NEW YORK SUPREME COURT, APPELLATE DIVISION, THIRD DEPARTMENT
March 19, 2009
IN THE MATTER OF THE CLAIM OF MAGGIE PEARL HENDERSON, APPELLANT,
NEW YORK CITY TRANSIT AUTHORITY, RESPONDENT.
WORKERS' COMPENSATION BOARD, RESPONDENT.
The opinion of the court was delivered by: Rose, J.
Published by New York State Law Reporting Bureau pursuant to Judiciary Law § 431.
This opinion is uncorrected and subject to revision before publication in the Official Reports.
Calendar Date: January 14, 2009
Before: Mercure, J.P., Rose, Lahtinen, Kane and Malone Jr., JJ.
MEMORANDUM AND ORDER
Appeal from a decision of the Workers' Compensation Board, filed December 17, 2007, which ruled that claimant did not sustain a causally related injury and disallowed her claim for workers' compensation benefits.
After claimant had worked for nearly 20 years as a New York City bus driver, she alleged that her recurring exposure to exhaust fumes and dust in the course of her work had caused her to develop severe and disabling asthma. When she applied for workers' compensation benefits, claimant and her employer presented conflicting expert medical opinions. Claimant's expert opined that her asthma was caused by her employment while the employer's expert opined that it was not, but that it was exacerbated by her working conditions. He also noted, however, that she was morbidly obese, her marked obesity contributed to her airway dysfunction, and "[u]derlying obesity independently can result in airway hypersensitivity and initiate as well as exacerbate asthma conditions." The Workers' Compensation Law Judge found a work-related exacerbation of claimant's pre-existing conditions and a permanent partial disability. The employer appealed and the Workers' Compensation Board directed that claimant be examined by an impartial medical specialist (see Workers' Compensation Law § 13 [e]). Based on his examination and testing of claimant, the specialist diagnosed her primary illness as marked moderate restrictive pulmonary function, concluded that it was the cause of her partial disability, and opined that this primary illness was not caused or exacerbated by her working conditions, but was most likely caused by her morbid obesity. On the basis of that opinion, the Board then disallowed her claim.

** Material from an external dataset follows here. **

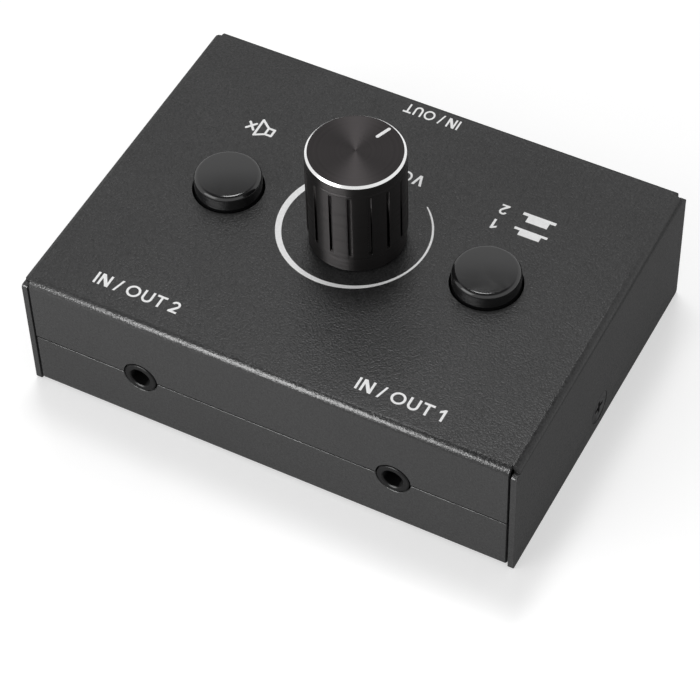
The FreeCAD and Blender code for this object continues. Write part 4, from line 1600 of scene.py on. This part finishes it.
@dataclass(frozen=True)
class Lettering:
    """Plain bold capitals and numbers, one unit high, as outlines with their holes."""

    stroke: float = 0.165
    gap: float = 0.17
    space: float = 0.22
    steps: int = 20

    def glyph(self, sign: str) -> list[list[Point2]]:
        """Return a sign's outer edge, and its hole where it has one."""
        bold, steps = self.stroke, self.steps
        bowl = 0.38
        shapes: dict[str, list[list[Point2]]] = {
            "I": [[(0, 0), (bold, 0), (bold, 1), (0, 1)]],
            "N": [[(0, 0), (bold, 0), (bold, 0.64), (0.56, 0), (0.78, 0), (0.78, 1),
                   (0.78 - bold, 1), (0.78 - bold, 0.36), (0.22, 1), (0, 1)]],
            "T": [[(0.37 - bold / 2, 0), (0.37 + bold / 2, 0), (0.37 + bold / 2, 1 - bold),
                   (0.74, 1 - bold), (0.74, 1), (0, 1), (0, 1 - bold),
                   (0.37 - bold / 2, 1 - bold)]],
            "L": [[(0, 0), (0.6, 0), (0.6, bold), (bold, bold), (bold, 1), (0, 1)]],
            "V": [[(0.32, 0), (0.54, 0), (0.86, 1), (0.64, 1), (0.43, 0.28), (0.22, 1), (0, 1)]],
            "/": [[(0, -0.02), (0.15, -0.02), (0.44, 1), (0.29, 1)]],
            "1": [[(0.24, 0), (0.24 + bold, 0), (0.24 + bold, 1), (0.27, 1), (0, 0.78),
                   (0, 0.6), (0.24, 0.74)]],
            "O": [[(0.5 + x, 0.5 + y) for x, y in arc((0, 0), 0.5, 0, 360, 2 * steps)[:-1]],
                  [(0.5 + x, 0.5 + 1.02 * y) for x, y in
                   arc((0, 0), 0.5 - bold, 0, 360, 2 * steps)[:-1]]],
            "U": [[(0, 1)] + arc((bowl, bowl), bowl, 180, 360, steps)
                  + [(2 * bowl, 1), (2 * bowl - bold, 1)]
                  + arc((bowl, bowl), bowl - bold, 360, 180, steps) + [(bold, 1)]],
            "2": [arc((0.32, 0.685), 0.315, 168, -38, steps)
                  + [(0.31, bold - 0.01), (0.64, bold - 0.01), (0.64, 0), (0, 0), (0, 0.13)]
                  + arc((0.32, 0.685), 0.315 - bold, -32, 168, steps)],
        }
        return shapes[sign]

    def line(self, text: str) -> list[list[list[Point2]]]:
        """Return the glyphs of a text, set side by side from x 0."""
        start, glyphs = 0.0, []
        for sign in text:
            if sign == " ":
                start += self.space
                continue
            rings = self.glyph(sign)
            glyphs.append([[(start + x, y) for x, y in ring] for ring in rings])
            start += max(x for x, _ in rings[0]) + self.gap
        return glyphs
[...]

We are unpersuaded by claimant's initial argument that the Board improperly referred the matter to an impartial specialist. As the Board noted, claimant's and the employer's experts disagreed as to the cause of her asthma, and while her physician attributed her asthma and bronchitis to her exposure to dust and fumes, he did not advise her to stop working as a bus driver. The employer's expert did not attribute claimant's asthma to her work, but found it to be exacerbated by dust and diesel fumes, and concluded that she had both a temporary partial disability and a permanent restriction against exposure to dust and fumes. Due to this lack of consensus as to whether or how claimant's diagnosed conditions are related to her work and what, if any, disability these conditions caused, the Board did not abuse its discretion in seeking the opinion of an impartial specialist (see Matter of Zingler v Eastman Kodak Co., 288 AD2d 564, 564 ; Matter of DeBlasio v New York City Dept. of Highways, 246 AD2d 837, 837-838 , lv denied 91 NY2d 813 ).
Similarly unpersuasive is claimant's contention that the Board's rejection of her claim is not supported by substantial evidence. The impartial specialist made a diagnosis of claimant's respiratory conditions that is fundamentally different than that of the parties' experts and attributed it not to her work activities, but to her morbid obesity and possible lung disease. Thus, there is substantial medical evidence in the record supporting the Board's determination that there is no causal relationship between her disabling condition and her employment (see Matter of Mazayoff v A.C.V.L. Cos., Inc., 53 AD3d 890, 892 ; Matter of Baer v Eden Park Nursing Home, 51 AD3d 1344, 1344-1345 ; Matter of Goding v Par Microsystems, 291 AD2d 765, 765 ).
Mercure, J.P., Lahtinen, Kane and Malone Jr., JJ., concur.
ORDERED that the decision is affirmed, without costs.